(What you need to do): Of the records that follow, copy only the lines from the line containing "black_probe_handle();" to the line containing "bpy.data.objects.remove(obj)", both included, exactly as written.

[Entries with model source code]
┄┄┄┄┄┄┄┄┄┄┄┄┄┄┄┄┄┄┄┄

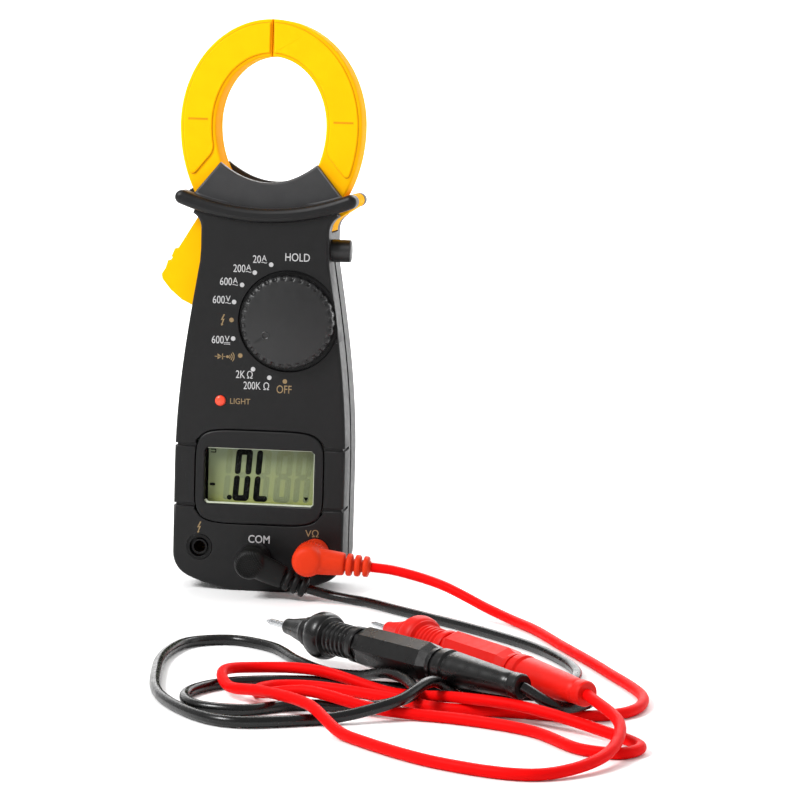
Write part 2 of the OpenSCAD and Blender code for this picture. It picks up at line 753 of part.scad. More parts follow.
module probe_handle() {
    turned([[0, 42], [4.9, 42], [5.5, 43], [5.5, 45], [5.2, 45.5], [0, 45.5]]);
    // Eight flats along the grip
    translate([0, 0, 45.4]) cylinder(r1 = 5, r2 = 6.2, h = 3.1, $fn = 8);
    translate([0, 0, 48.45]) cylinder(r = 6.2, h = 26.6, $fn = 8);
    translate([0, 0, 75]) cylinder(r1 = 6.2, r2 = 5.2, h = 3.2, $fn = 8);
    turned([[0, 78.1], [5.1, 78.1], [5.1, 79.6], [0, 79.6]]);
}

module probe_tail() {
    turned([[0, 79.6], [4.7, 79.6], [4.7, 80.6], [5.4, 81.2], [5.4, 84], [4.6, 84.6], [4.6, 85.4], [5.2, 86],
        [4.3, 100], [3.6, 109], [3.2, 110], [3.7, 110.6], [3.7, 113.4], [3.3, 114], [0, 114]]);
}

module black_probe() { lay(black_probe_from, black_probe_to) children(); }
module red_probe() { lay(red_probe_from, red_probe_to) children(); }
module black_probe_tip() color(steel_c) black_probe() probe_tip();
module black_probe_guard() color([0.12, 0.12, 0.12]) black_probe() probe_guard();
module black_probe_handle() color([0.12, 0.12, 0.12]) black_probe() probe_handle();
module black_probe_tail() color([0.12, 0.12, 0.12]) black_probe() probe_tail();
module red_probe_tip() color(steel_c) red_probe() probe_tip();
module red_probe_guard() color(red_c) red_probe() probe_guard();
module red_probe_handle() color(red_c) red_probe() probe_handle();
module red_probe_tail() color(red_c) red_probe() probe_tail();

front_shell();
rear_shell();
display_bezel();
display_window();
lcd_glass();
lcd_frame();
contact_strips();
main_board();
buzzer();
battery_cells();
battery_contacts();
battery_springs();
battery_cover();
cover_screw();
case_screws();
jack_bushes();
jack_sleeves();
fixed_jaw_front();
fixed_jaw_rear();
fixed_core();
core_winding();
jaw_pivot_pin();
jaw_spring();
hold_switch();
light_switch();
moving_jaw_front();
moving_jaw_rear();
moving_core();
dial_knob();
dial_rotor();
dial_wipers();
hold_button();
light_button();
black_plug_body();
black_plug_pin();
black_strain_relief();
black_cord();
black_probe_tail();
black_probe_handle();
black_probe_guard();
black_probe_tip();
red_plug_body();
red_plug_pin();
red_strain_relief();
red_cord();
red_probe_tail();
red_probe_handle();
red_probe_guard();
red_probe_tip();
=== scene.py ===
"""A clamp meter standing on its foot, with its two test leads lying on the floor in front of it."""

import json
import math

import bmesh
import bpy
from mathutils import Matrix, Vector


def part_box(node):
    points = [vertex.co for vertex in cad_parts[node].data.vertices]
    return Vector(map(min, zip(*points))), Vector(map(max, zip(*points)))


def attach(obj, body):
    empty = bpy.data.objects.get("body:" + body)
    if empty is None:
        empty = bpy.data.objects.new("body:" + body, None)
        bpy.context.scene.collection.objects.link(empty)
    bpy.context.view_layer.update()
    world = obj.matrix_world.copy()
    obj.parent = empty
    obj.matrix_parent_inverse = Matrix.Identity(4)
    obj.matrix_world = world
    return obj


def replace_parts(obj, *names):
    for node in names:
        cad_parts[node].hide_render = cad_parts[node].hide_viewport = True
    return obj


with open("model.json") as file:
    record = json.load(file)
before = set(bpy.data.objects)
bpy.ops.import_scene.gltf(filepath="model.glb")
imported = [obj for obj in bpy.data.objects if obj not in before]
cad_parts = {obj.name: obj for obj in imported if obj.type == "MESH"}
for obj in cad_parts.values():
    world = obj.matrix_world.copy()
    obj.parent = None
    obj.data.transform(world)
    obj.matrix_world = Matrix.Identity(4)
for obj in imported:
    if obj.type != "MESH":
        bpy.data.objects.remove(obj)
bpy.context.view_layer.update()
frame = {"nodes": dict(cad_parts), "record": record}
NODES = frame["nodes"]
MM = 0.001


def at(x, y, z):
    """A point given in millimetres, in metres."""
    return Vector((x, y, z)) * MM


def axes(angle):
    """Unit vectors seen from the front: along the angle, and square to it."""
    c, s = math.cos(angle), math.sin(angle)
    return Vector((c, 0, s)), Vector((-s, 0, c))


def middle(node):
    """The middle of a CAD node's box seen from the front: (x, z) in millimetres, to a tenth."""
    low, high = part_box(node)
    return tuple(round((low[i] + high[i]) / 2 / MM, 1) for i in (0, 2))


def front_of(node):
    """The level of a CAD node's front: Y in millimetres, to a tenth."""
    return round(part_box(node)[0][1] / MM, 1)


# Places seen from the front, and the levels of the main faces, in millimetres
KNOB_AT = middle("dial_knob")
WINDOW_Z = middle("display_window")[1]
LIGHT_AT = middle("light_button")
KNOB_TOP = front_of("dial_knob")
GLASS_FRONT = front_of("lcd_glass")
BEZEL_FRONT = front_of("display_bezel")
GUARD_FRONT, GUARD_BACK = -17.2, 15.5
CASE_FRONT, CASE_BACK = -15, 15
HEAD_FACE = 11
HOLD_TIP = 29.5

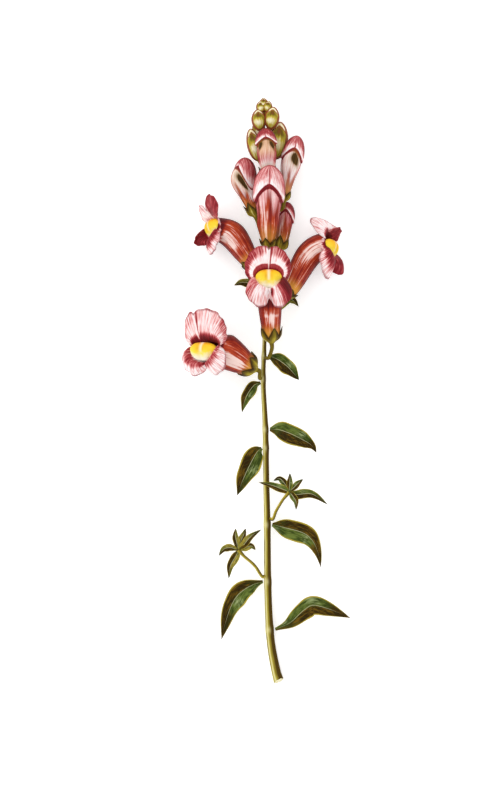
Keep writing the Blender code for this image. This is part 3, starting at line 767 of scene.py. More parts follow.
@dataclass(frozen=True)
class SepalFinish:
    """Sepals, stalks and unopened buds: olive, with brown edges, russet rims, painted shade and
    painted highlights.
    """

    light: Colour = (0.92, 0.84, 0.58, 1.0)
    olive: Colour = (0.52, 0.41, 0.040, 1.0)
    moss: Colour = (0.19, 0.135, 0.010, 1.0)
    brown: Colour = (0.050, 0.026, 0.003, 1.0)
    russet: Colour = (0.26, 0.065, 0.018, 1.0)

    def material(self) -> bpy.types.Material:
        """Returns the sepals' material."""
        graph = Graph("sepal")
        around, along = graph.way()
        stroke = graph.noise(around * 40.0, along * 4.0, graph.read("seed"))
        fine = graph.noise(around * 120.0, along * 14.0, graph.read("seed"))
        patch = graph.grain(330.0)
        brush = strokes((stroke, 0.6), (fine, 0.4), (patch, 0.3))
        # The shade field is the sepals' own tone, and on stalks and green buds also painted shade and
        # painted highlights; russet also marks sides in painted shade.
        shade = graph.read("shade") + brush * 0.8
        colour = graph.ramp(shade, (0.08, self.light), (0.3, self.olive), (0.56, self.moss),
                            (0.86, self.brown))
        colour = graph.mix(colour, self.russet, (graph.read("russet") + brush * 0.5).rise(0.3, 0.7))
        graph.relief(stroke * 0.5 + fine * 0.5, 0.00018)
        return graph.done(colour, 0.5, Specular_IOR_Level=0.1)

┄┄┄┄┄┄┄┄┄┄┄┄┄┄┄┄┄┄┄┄

(Task output):
black_probe_handle();
black_probe_guard();
black_probe_tip();
red_plug_body();
red_plug_pin();
red_strain_relief();
red_cord();
red_probe_tail();
red_probe_handle();
red_probe_guard();
red_probe_tip();
=== scene.py ===
"""A clamp meter standing on its foot, with its two test leads lying on the floor in front of it."""

import json
import math

import bmesh
import bpy
from mathutils import Matrix, Vector


def part_box(node):
    points = [vertex.co for vertex in cad_parts[node].data.vertices]
    return Vector(map(min, zip(*points))), Vector(map(max, zip(*points)))


def attach(obj, body):
    empty = bpy.data.objects.get("body:" + body)
    if empty is None:
        empty = bpy.data.objects.new("body:" + body, None)
        bpy.context.scene.collection.objects.link(empty)
    bpy.context.view_layer.update()
    world = obj.matrix_world.copy()
    obj.parent = empty
    obj.matrix_parent_inverse = Matrix.Identity(4)
    obj.matrix_world = world
    return obj


def replace_parts(obj, *names):
    for node in names:
        cad_parts[node].hide_render = cad_parts[node].hide_viewport = True
    return obj


with open("model.json") as file:
    record = json.load(file)
before = set(bpy.data.objects)
bpy.ops.import_scene.gltf(filepath="model.glb")
imported = [obj for obj in bpy.data.objects if obj not in before]
cad_parts = {obj.name: obj for obj in imported if obj.type == "MESH"}
for obj in cad_parts.values():
    world = obj.matrix_world.copy()
    obj.parent = None
    obj.data.transform(world)
    obj.matrix_world = Matrix.Identity(4)
for obj in imported:
    if obj.type != "MESH":
        bpy.data.objects.remove(obj)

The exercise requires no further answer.